* Data shown *

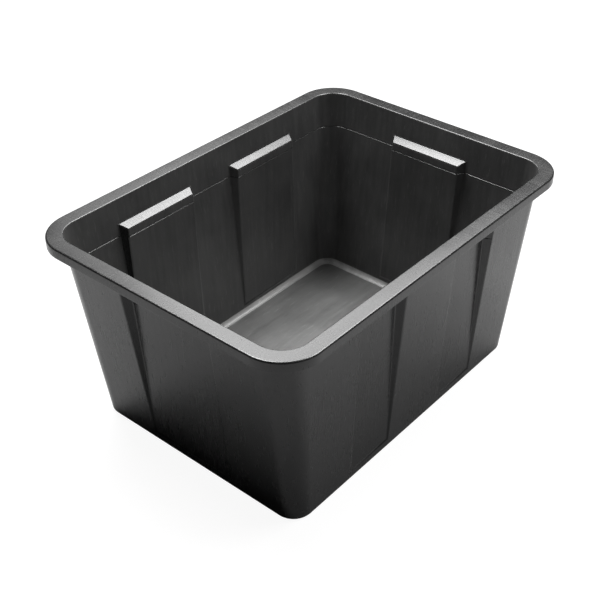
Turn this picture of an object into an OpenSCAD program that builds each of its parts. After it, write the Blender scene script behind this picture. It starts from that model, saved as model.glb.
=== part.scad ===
// Rectangular mortar mixing tub: one thin-walled moulding, drawn as its named sections,
// which meet face to face. X runs along the tub, Y across it, and Z up.
// The origin is the centre of the underside. Front is -Y and left is -X.

/* [Overall] */
// Length over the rim
tub_l = 630; // [520:1:760]
// Width over the rim
tub_w = 458; // [400:1:560]
// Height from the underside to the top of the rim
tub_h = 315; // [240:1:400]

/* [Body] */
// Wall thickness
wall_t = 3.5; // [2.5:0.1:5]
// Floor thickness
floor_t = 4; // [3:0.1:8]
// How far each end of the base stands in from the rim's edge
base_inset_l = 55; // [40:1:70]
// How far each long side of the base stands in from the rim's edge
base_inset_w = 39; // [34:1:60]
// Corner radius of the base
base_corner_r = 30; // [12:1:45]
// Corner radius of the mouth
mouth_corner_r = 39; // [30:1:60]

/* [Rim] */
// Width of the flat top of the rim along the sides
rim_w = 23; // [16:0.5:30]
// Thickness of the rim's flat top
rim_t = 3.5; // [2.5:0.1:5]
// Corner radius of the rim's outer edge
rim_corner_r = 60; // [35:1:70]
// Height of the rim, from its top to the bottom of the lip
lip_h = 15; // [8:0.5:25]
// Thickness of the downturned lip
lip_t = 2.8; // [2:0.1:4]
// Rounding of the rim's top outer edge
rim_edge_r = 2.6; // [1:0.1:2.8]

/* [Ribs] */
// Depth from the top of the rim to the back of each rib's ledge
ledge_drop = 38; // [25:1:70]
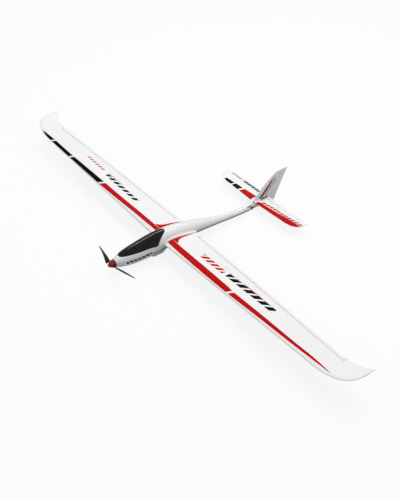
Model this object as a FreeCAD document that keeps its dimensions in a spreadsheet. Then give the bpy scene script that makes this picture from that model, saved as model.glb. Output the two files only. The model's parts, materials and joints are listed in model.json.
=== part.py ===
# Electric powered thermal sailplane: foam flying surfaces, moulded plastic pod-and-boom fuselage,
# folding propeller, ailerons, flaps, elevator and rudder with their servos and linkages.
# Millimetres. Nose towards -Y, port (left) wing towards +X, up is +Z.
# Everything is drawn about the wing root leading edge. On export it is moved so that the origin
# lies on the resting face of the belly skid, 7 mm ahead of that point and 76 mm below it.
import FreeCAD, Part
import math
import os
import Sketcher
from FreeCAD import Matrix, Placement, Rotation, Vector as V

doc = FreeCAD.newDocument("Sailplane")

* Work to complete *
Up to and including the line with "left is -X.", repeat the data exactly, starting from its first line; nothing else belongs in the response.

* Full answer *
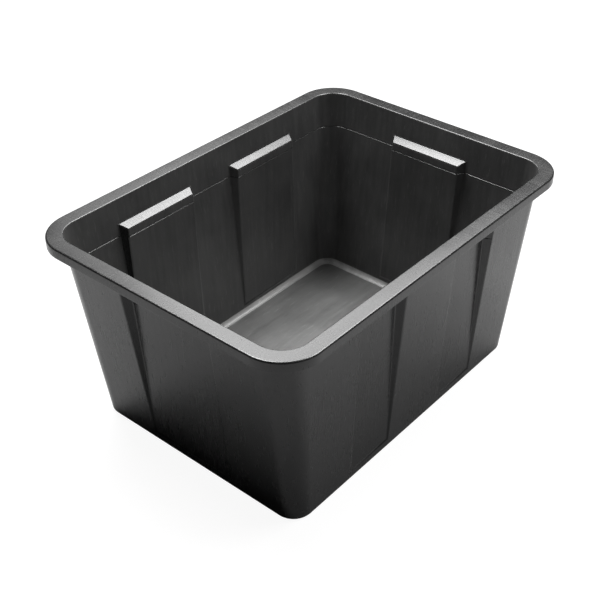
Turn this picture of an object into an OpenSCAD program that builds each of its parts. After it, write the Blender scene script behind this picture. It starts from that model, saved as model.glb.
=== part.scad ===
// Rectangular mortar mixing tub: one thin-walled moulding, drawn as its named sections,
// which meet face to face. X runs along the tub, Y across it, and Z up.
// The origin is the centre of the underside. Front is -Y and left is -X.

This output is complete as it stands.